• [Brief]
Can you reproduce the data beneath, keeping every line exact?

• [Extracted information]
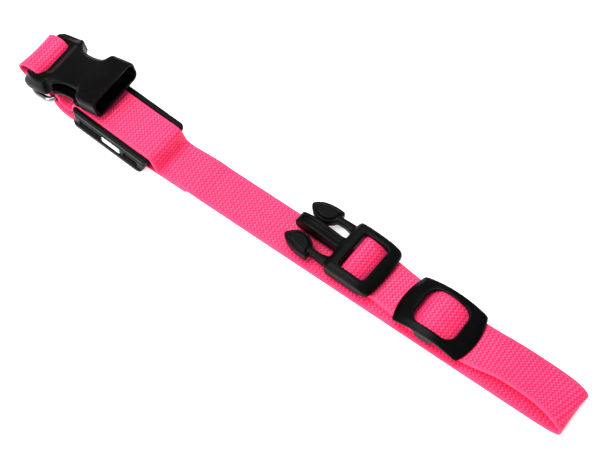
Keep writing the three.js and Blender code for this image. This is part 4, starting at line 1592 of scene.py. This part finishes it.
@dataclass
class Studio:
    """The pale floor, the lights and the camera at the photograph's angle."""

    azimuth: float = 36.9
    elevation: float = 60.28
    distance: float = 798.1
    aim: tuple[float, float, float] = (0.0, 7.58, 0.0)
    frame_width: int = 600
    focal_pixels: float = 1500.0
    sensor: float = 36.0
    floor_half: float = 6.0
    floor_glow: float = 0.5
    horizon: float = 0.25
    zenith: float = 0.65
    lamps: tuple[Lamp, ...] = (
        Lamp("key", -62, 68, 1.6, 1.1, 24),
        Lamp("back", -150, 58, 1.7, 1.0, 5),
        Lamp("fill", -15, 28, 1.8, 0.9, 21))

    def camera(self, layout: Layout) -> None:
        """Puts the camera where the photograph was taken.

        Args:
            layout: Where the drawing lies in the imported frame.
        """
        back = direction(self.azimuth, self.elevation)
        data = bpy.data.cameras.new("camera")
        data.sensor_width = self.sensor
        data.lens = self.focal_pixels * self.sensor / self.frame_width
        data.clip_end = 20
        camera = bpy.data.objects.new("camera", data)
        camera.location = Vector(layout.place(np.array(self.aim)) * MM) + back * self.distance * MM
        camera.rotation_euler = (-back).to_track_quat("-Z", "Y").to_euler()
        bpy.context.scene.collection.objects.link(camera)
        bpy.context.scene.camera = camera

    def floor(self) -> None:
        """Lays a plain white floor."""
        material, sheet = new_material("floor_white")
        shader = sheet.node("ShaderNodeBsdfPrincipled", {
            "Base Color": (0.93, 0.93, 0.93, 1), "Roughness": 0.9, "Specular IOR Level": 0.0,
            "Emission Color": (1, 1, 1, 1), "Emission Strength": self.floor_glow})
        sheet.node("ShaderNodeOutputMaterial", {0: shader.outputs[0]})
        h = self.floor_half
        mesh = bpy.data.meshes.new("floor")
        mesh.from_pydata([(-h, -h, 0), (h, -h, 0), (h, h, 0), (-h, h, 0)], [], [(0, 1, 2, 3)])
        mesh.materials.append(material)
        floor = bpy.data.objects.new("floor", mesh)
        bpy.context.scene.collection.objects.link(floor)

    def light(self, lamp: Lamp) -> None:
        """Adds one lamp that looks at the middle of the collar.

        Args:
            lamp: The lamp.
        """
        towards = direction(lamp.azimuth, lamp.elevation)
        data = bpy.data.lights.new(lamp.name, "AREA")
        data.size = lamp.size
        data.energy = lamp.power
        light = bpy.data.objects.new(lamp.name, data)
        light.location = towards * lamp.distance
        light.rotation_euler = (-towards).to_track_quat("-Z", "Y").to_euler()
        bpy.context.scene.collection.objects.link(light)

    def build(self, layout: Layout) -> None:
        """Sets up the camera, floor, lights and the view's colours.

        Args:
            layout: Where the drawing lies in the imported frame.
        """
        self.camera(layout)
        self.floor()
        world = bpy.data.worlds.new("studio")
        world.use_nodes = True
        sheet = NodeSheet(world.node_tree)
        around = sheet.node("ShaderNodeTexCoord").outputs["Generated"]
        height = sheet.node("ShaderNodeSeparateXYZ", {0: around})
        strength = sheet.ramp(height.outputs[2], 0.0, 0.75, self.horizon, self.zenith)
        sky = sheet.node("ShaderNodeBackground", {"Color": (1, 1, 1, 1), "Strength": strength})
        sheet.node("ShaderNodeOutputWorld", {0: sky.outputs[0]})
        bpy.context.scene.world = world
        for lamp in self.lamps:
            self.light(lamp)
        bpy.context.scene.view_settings.view_transform = "Standard"


def main() -> None:
    """Loads the frame, builds every piece in order, and reports it."""
    logging.basicConfig(level=logging.INFO, format="%(name)s %(message)s")
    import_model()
    webbing = Webbing()
    module = Module(webbing)
    low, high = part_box("module_window")
    layout = Layout((np.array(low) + np.array(high)) / 2 / MM - module.window_centre)
    LOG.info("the drawing's zero lies at %s mm", np.round(layout.shift, 3))
    studio = Studio()
    studio.build(layout)
    black = BLACK.make()
    route = Route(webbing, deck=module.deck + webbing.gap + webbing.thickness / 2)
    Strap(webbing, route, WebbingFinish().make(webbing), ThreadFinish().make()).build(layout)
    Socket(webbing).build(layout, black)
    Plug(webbing).build(layout, black)
    Slider(webbing).build(layout, black)
    Ring().build(layout, SteelFinish().make())
    module.build(layout, black, WHITE.make())


if __name__ == "__main__":
    main()
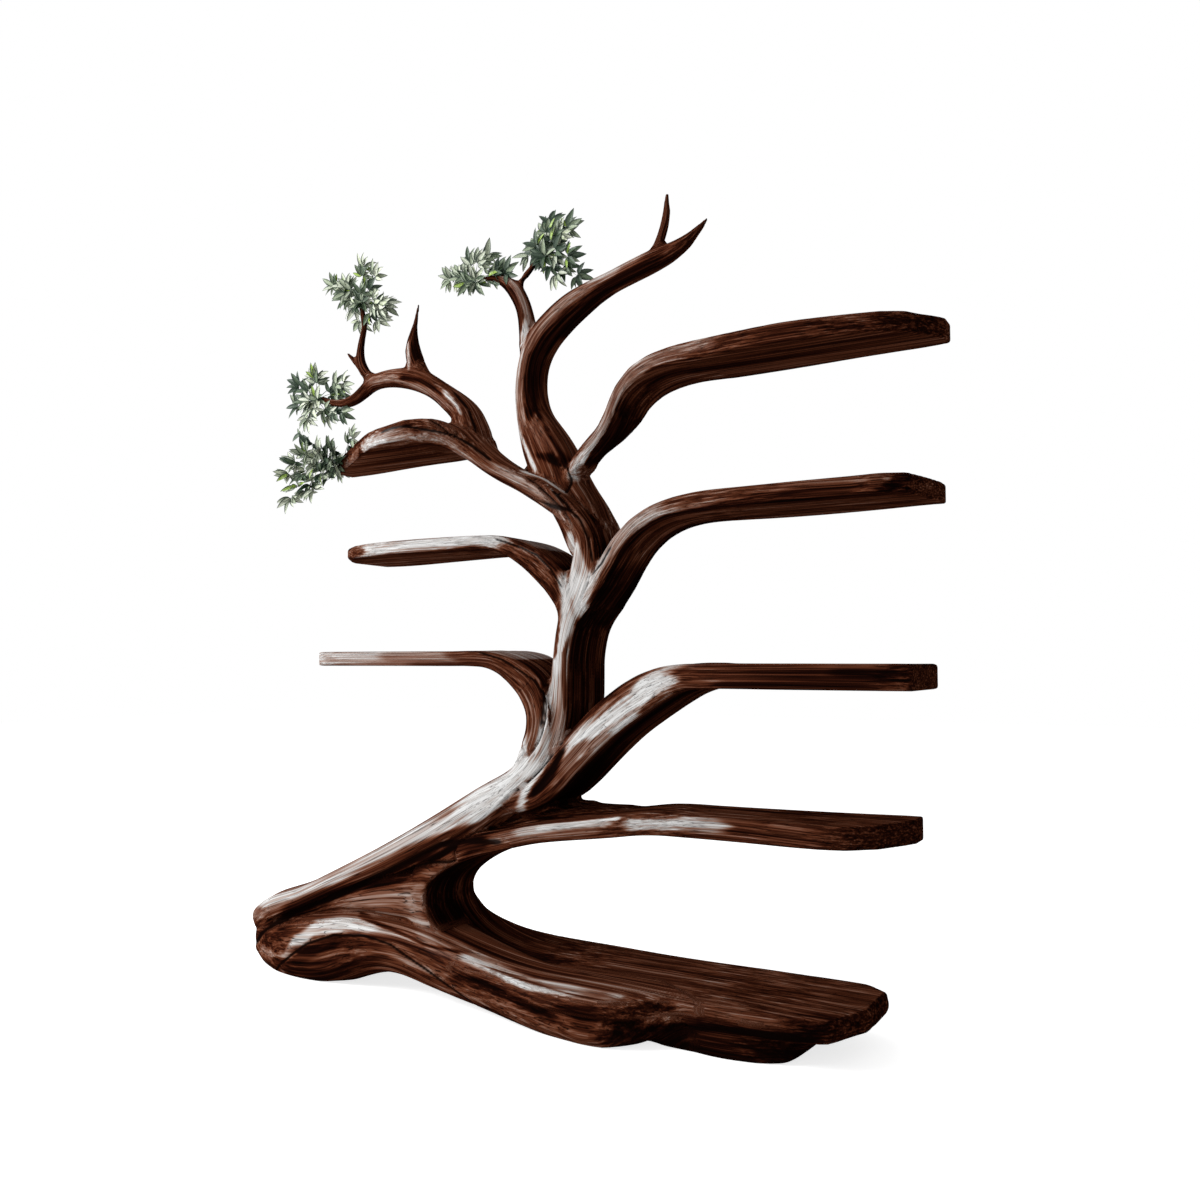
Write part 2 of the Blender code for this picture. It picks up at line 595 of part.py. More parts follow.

• [Response to this exercise]
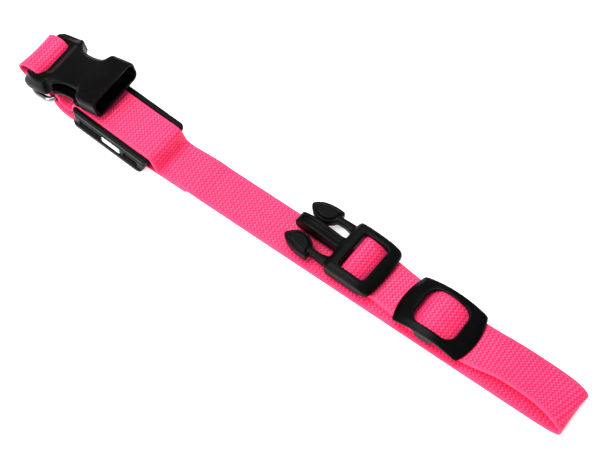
Keep writing the three.js and Blender code for this image. This is part 4, starting at line 1592 of scene.py. This part finishes it.
@dataclass
class Studio:
    """The pale floor, the lights and the camera at the photograph's angle."""

    azimuth: float = 36.9
    elevation: float = 60.28
    distance: float = 798.1
    aim: tuple[float, float, float] = (0.0, 7.58, 0.0)
    frame_width: int = 600
    focal_pixels: float = 1500.0
    sensor: float = 36.0
    floor_half: float = 6.0
    floor_glow: float = 0.5
    horizon: float = 0.25
    zenith: float = 0.65
    lamps: tuple[Lamp, ...] = (
        Lamp("key", -62, 68, 1.6, 1.1, 24),
        Lamp("back", -150, 58, 1.7, 1.0, 5),
        Lamp("fill", -15, 28, 1.8, 0.9, 21))

    def camera(self, layout: Layout) -> None:
        """Puts the camera where the photograph was taken.

        Args:
            layout: Where the drawing lies in the imported frame.
        """
        back = direction(self.azimuth, self.elevation)
        data = bpy.data.cameras.new("camera")
        data.sensor_width = self.sensor
        data.lens = self.focal_pixels * self.sensor / self.frame_width
        data.clip_end = 20
        camera = bpy.data.objects.new("camera", data)
        camera.location = Vector(layout.place(np.array(self.aim)) * MM) + back * self.distance * MM
        camera.rotation_euler = (-back).to_track_quat("-Z", "Y").to_euler()
        bpy.context.scene.collection.objects.link(camera)
        bpy.context.scene.camera = camera

    def floor(self) -> None:
        """Lays a plain white floor."""
        material, sheet = new_material("floor_white")
        shader = sheet.node("ShaderNodeBsdfPrincipled", {
            "Base Color": (0.93, 0.93, 0.93, 1), "Roughness": 0.9, "Specular IOR Level": 0.0,
            "Emission Color": (1, 1, 1, 1), "Emission Strength": self.floor_glow})
        sheet.node("ShaderNodeOutputMaterial", {0: shader.outputs[0]})
        h = self.floor_half
        mesh = bpy.data.meshes.new("floor")
        mesh.from_pydata([(-h, -h, 0), (h, -h, 0), (h, h, 0), (-h, h, 0)], [], [(0, 1, 2, 3)])
        mesh.materials.append(material)
        floor = bpy.data.objects.new("floor", mesh)
        bpy.context.scene.collection.objects.link(floor)

    def light(self, lamp: Lamp) -> None:
        """Adds one lamp that looks at the middle of the collar.

        Args:
            lamp: The lamp.
        """
        towards = direction(lamp.azimuth, lamp.elevation)
        data = bpy.data.lights.new(lamp.name, "AREA")
        data.size = lamp.size
        data.energy = lamp.power
        light = bpy.data.objects.new(lamp.name, data)
        light.location = towards * lamp.distance
        light.rotation_euler = (-towards).to_track_quat("-Z", "Y").to_euler()
        bpy.context.scene.collection.objects.link(light)

    def build(self, layout: Layout) -> None:
        """Sets up the camera, floor, lights and the view's colours.

        Args:
            layout: Where the drawing lies in the imported frame.
        """
        self.camera(layout)
        self.floor()
        world = bpy.data.worlds.new("studio")
        world.use_nodes = True
        sheet = NodeSheet(world.node_tree)
        around = sheet.node("ShaderNodeTexCoord").outputs["Generated"]
        height = sheet.node("ShaderNodeSeparateXYZ", {0: around})
        strength = sheet.ramp(height.outputs[2], 0.0, 0.75, self.horizon, self.zenith)
        sky = sheet.node("ShaderNodeBackground", {"Color": (1, 1, 1, 1), "Strength": strength})
        sheet.node("ShaderNodeOutputWorld", {0: sky.outputs[0]})
        bpy.context.scene.world = world
        for lamp in self.lamps:
            self.light(lamp)
        bpy.context.scene.view_settings.view_transform = "Standard"


def main() -> None:
    """Loads the frame, builds every piece in order, and reports it."""
    logging.basicConfig(level=logging.INFO, format="%(name)s %(message)s")
    import_model()
    webbing = Webbing()
    module = Module(webbing)
    low, high = part_box("module_window")
    layout = Layout((np.array(low) + np.array(high)) / 2 / MM - module.window_centre)
    LOG.info("the drawing's zero lies at %s mm", np.round(layout.shift, 3))
    studio = Studio()
    studio.build(layout)
    black = BLACK.make()
    route = Route(webbing, deck=module.deck + webbing.gap + webbing.thickness / 2)
    Strap(webbing, route, WebbingFinish().make(webbing), ThreadFinish().make()).build(layout)
    Socket(webbing).build(layout, black)
    Plug(webbing).build(layout, black)
    Slider(webbing).build(layout, black)
    Ring().build(layout, SteelFinish().make())
    module.build(layout, black, WHITE.make())


if __name__ == "__main__":
    main()
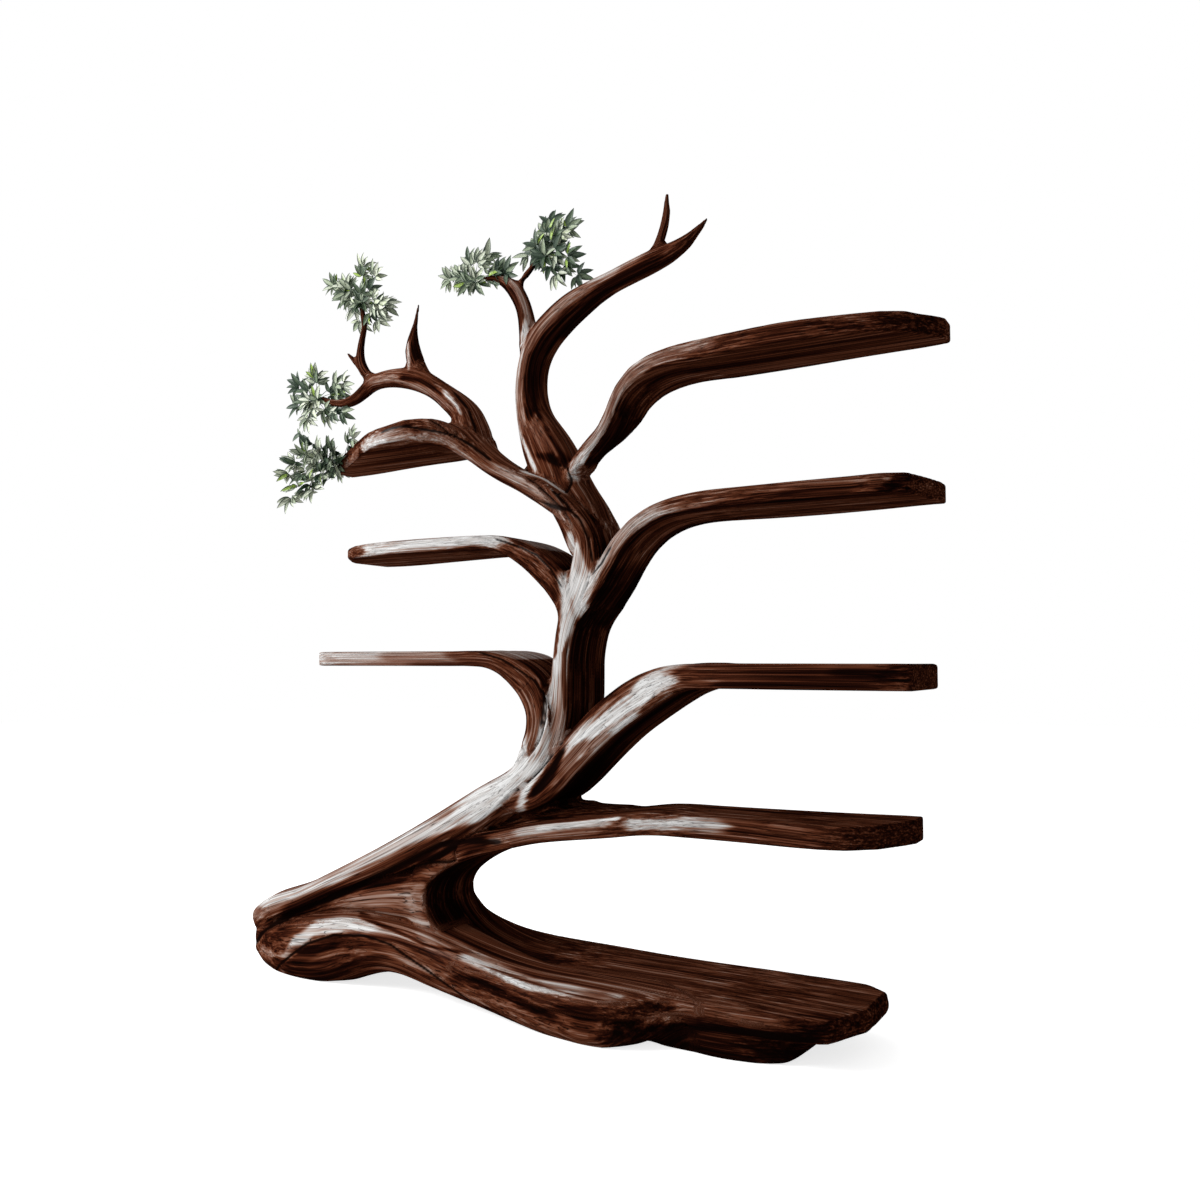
Write part 2 of the Blender code for this picture. It picks up at line 595 of part.py. More parts follow.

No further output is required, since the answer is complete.